One more nuance, returns are generous, but not limitless. REI has said it will restrict returns for a tiny subset of members it believes abused the policy, as described by Axios reporting on REI’s return-policy enforcement.
Article Highlights
- REI membership costs $30 as a one-time lifetime fee.
- The Co-op Member Reward is typically 10% on eligible purchases, but it is not guaranteed and it has exclusions.
- Many popular categories do not earn the reward, including most sale items, used gear, and service categories like rentals and labor.
- Event pricing can offset the fee quickly, with real listings showing $20 vs $50 and $15 vs $45 in different regions.
- Discounted rentals and shop services can beat reward math, because savings are immediate.
- REI says the membership is non-refundable, non-transferable, and benefits can change over time.
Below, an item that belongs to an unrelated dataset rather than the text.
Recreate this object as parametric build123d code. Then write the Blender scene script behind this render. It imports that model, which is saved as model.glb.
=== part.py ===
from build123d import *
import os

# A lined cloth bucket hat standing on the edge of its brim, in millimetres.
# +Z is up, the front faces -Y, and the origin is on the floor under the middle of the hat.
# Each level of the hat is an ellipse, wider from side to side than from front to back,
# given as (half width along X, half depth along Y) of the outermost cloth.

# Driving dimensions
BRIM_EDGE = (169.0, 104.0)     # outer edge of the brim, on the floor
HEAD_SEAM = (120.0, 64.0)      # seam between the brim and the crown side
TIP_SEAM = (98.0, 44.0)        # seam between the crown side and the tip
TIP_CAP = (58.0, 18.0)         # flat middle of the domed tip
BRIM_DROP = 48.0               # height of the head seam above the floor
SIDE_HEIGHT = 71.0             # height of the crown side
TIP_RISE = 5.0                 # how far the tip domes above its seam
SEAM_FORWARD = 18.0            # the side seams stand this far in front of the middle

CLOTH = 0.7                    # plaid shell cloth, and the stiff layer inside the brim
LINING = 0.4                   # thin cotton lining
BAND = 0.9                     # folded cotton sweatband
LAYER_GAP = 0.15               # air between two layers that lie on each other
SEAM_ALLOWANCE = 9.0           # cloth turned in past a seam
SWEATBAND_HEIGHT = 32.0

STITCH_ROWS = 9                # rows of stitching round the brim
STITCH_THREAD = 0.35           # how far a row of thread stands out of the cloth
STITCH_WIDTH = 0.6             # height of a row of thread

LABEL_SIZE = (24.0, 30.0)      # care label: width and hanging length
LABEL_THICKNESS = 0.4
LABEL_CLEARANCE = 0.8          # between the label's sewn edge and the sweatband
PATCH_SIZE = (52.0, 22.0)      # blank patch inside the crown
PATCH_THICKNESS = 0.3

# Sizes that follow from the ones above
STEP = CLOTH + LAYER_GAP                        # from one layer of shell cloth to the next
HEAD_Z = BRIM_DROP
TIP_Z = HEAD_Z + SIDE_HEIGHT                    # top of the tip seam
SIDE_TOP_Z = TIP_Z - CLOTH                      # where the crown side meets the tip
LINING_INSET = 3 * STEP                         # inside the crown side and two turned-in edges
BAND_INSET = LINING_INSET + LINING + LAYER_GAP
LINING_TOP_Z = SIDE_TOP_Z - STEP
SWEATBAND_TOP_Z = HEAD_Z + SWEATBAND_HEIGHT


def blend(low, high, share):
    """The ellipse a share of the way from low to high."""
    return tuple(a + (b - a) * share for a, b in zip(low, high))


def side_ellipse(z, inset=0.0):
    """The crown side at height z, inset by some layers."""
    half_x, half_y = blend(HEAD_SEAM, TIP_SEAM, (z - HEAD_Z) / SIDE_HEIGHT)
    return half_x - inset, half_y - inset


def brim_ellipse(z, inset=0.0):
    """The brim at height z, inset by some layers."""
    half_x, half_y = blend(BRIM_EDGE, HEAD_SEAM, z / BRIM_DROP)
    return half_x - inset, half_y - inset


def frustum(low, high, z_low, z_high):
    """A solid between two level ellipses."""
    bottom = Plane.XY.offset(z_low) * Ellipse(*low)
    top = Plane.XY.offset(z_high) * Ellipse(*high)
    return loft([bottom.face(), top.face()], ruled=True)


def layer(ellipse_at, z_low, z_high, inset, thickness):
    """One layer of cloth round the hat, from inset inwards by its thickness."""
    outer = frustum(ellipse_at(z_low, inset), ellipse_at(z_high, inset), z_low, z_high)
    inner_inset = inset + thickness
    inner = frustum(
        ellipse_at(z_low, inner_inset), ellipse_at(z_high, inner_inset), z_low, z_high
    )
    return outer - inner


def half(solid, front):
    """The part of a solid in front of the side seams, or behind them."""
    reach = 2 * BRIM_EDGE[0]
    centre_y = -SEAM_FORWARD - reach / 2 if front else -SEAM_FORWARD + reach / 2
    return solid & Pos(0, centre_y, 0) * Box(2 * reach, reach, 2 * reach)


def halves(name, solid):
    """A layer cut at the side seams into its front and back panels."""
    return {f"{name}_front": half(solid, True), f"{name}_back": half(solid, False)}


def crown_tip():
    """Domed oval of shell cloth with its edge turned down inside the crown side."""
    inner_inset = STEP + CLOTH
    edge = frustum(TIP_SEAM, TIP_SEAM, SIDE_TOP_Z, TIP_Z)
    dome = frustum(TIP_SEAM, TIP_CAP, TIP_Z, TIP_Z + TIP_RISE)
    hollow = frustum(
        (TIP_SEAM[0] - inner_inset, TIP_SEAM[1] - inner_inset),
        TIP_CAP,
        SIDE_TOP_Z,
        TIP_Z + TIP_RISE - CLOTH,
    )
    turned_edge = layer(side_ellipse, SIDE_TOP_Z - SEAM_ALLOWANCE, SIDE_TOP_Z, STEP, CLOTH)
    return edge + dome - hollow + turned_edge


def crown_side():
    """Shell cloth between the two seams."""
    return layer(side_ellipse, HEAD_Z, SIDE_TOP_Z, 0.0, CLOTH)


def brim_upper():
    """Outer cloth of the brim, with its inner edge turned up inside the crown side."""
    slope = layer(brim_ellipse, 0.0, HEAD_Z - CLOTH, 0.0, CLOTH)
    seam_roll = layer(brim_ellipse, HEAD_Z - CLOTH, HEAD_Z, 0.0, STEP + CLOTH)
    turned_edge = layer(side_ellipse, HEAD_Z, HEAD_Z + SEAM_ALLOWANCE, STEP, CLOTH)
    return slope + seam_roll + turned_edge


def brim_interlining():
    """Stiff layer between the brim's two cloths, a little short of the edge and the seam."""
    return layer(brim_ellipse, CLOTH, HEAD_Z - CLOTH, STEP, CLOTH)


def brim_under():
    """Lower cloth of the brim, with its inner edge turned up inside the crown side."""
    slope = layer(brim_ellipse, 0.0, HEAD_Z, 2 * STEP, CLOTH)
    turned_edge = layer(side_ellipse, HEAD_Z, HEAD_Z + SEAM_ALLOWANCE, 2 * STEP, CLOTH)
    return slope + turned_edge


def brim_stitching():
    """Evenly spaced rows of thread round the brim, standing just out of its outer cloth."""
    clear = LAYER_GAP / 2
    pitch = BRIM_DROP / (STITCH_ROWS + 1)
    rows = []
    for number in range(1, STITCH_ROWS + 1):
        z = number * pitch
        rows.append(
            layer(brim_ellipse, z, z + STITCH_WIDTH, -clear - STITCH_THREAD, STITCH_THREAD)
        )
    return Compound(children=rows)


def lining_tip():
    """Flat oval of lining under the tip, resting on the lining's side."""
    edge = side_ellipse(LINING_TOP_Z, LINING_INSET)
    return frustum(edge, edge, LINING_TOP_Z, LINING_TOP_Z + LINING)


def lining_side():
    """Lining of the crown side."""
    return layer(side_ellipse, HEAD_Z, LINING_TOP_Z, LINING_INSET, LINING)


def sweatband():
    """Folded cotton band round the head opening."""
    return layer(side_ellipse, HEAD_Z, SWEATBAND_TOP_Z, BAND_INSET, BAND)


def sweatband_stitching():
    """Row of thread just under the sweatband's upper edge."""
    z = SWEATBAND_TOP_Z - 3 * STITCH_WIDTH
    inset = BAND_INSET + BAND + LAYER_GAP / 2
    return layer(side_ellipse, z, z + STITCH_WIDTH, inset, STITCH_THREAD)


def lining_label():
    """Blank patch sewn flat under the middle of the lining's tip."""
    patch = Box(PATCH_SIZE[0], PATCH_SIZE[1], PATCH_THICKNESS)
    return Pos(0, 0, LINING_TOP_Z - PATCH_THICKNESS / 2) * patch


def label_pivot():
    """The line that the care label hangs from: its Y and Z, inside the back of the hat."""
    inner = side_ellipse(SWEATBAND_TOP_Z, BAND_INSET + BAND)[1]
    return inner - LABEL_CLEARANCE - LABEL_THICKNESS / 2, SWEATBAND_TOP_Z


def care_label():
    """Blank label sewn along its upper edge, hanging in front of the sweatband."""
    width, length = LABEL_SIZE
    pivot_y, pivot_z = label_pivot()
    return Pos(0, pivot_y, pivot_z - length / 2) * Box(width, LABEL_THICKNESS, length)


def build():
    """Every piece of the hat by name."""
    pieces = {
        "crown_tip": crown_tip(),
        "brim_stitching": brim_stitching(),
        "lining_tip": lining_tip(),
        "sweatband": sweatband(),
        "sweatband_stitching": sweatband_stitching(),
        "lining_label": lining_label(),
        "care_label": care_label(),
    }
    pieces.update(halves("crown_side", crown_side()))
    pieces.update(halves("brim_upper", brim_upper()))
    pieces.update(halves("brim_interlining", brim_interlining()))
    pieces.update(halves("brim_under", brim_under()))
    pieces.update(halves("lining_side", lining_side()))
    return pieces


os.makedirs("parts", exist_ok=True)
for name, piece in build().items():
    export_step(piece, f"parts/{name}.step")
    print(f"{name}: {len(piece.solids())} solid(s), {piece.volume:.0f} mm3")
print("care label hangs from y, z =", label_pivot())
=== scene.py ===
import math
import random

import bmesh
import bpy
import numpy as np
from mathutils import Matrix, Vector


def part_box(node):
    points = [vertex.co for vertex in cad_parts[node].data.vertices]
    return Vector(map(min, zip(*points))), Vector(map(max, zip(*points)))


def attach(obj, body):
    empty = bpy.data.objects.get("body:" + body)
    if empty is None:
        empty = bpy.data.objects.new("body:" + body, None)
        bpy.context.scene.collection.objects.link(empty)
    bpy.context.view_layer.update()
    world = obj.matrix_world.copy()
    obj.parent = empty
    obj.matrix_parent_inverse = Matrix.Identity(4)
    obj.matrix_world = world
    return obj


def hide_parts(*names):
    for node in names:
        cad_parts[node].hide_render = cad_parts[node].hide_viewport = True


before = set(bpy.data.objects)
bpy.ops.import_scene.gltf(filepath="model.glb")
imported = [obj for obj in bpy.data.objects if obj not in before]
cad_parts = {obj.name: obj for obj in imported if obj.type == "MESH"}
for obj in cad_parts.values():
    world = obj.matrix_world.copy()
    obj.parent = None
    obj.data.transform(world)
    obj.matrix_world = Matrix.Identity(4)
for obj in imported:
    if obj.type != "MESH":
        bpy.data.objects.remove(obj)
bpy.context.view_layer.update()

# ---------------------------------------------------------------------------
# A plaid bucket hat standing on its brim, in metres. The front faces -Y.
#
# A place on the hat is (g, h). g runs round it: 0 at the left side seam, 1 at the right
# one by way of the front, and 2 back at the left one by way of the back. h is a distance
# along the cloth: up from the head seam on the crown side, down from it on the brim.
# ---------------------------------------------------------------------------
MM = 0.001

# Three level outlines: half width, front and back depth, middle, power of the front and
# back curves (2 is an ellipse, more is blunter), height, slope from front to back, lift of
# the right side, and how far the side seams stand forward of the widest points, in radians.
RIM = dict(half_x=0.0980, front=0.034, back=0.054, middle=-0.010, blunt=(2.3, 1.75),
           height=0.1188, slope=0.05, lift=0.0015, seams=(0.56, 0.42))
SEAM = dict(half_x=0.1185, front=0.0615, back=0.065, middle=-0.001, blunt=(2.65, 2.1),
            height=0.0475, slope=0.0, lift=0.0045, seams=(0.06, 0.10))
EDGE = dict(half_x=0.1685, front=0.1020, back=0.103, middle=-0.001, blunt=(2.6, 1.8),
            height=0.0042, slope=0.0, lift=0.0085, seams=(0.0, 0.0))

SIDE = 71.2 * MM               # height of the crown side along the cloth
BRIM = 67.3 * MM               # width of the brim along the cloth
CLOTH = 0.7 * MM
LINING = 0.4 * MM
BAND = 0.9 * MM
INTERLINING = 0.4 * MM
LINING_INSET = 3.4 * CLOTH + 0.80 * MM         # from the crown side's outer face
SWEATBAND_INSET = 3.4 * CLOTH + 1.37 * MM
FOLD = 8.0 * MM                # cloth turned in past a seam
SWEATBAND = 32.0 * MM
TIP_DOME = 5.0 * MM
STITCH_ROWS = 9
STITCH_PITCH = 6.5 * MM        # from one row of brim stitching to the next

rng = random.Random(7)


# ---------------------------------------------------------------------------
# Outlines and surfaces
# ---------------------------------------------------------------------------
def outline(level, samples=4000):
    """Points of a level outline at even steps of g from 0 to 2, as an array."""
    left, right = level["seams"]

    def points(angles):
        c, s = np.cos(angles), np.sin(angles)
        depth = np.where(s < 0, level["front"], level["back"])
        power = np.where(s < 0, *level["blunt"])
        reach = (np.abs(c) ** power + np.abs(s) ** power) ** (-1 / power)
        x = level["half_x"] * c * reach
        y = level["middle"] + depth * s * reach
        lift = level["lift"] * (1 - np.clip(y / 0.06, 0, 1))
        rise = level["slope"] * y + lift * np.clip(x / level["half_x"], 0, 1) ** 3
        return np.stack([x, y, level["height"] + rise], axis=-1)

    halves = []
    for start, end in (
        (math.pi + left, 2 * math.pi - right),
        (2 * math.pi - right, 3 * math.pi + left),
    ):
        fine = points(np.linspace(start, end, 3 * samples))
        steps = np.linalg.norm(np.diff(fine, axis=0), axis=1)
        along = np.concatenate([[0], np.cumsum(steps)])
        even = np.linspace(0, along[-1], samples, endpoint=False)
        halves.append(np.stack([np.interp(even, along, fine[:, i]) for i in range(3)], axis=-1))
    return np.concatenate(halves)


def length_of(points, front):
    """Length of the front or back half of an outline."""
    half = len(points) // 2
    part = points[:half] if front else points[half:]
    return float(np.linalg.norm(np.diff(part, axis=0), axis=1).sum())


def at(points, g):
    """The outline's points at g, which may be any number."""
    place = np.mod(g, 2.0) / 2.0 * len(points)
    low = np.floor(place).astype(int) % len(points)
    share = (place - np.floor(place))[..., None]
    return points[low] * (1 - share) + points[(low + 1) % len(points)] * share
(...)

Answers to Common Questions
Is REI membership really lifetime?
Yes. The fee is paid once, and there is no annual renewal required. REI also notes the membership is non-refundable once purchased and that benefits can change over time under program terms.
What purchases do not earn the 10% reward?
Common exclusions include sale and clearance, outlet items, used gear, gift cards, classes and events, shipping charges, service fees like rentals and labor, and the membership fee itself, with the governing list spelled out in program rules.
Can you use the member reward online?
Yes. REI describes online redemption alongside in-store and phone redemption options, with the exact redemption mechanics depending on reward type and timing.
Do you have to show a physical card at checkout?
No. Benefits are tied to your member number and account, so the practical requirement is having your membership attached to the transaction, not presenting a physical card.
Can multiple people use one membership?
Households often route purchases through one account for convenience, but the membership is issued in one person’s name, and program terms state it cannot be transferred.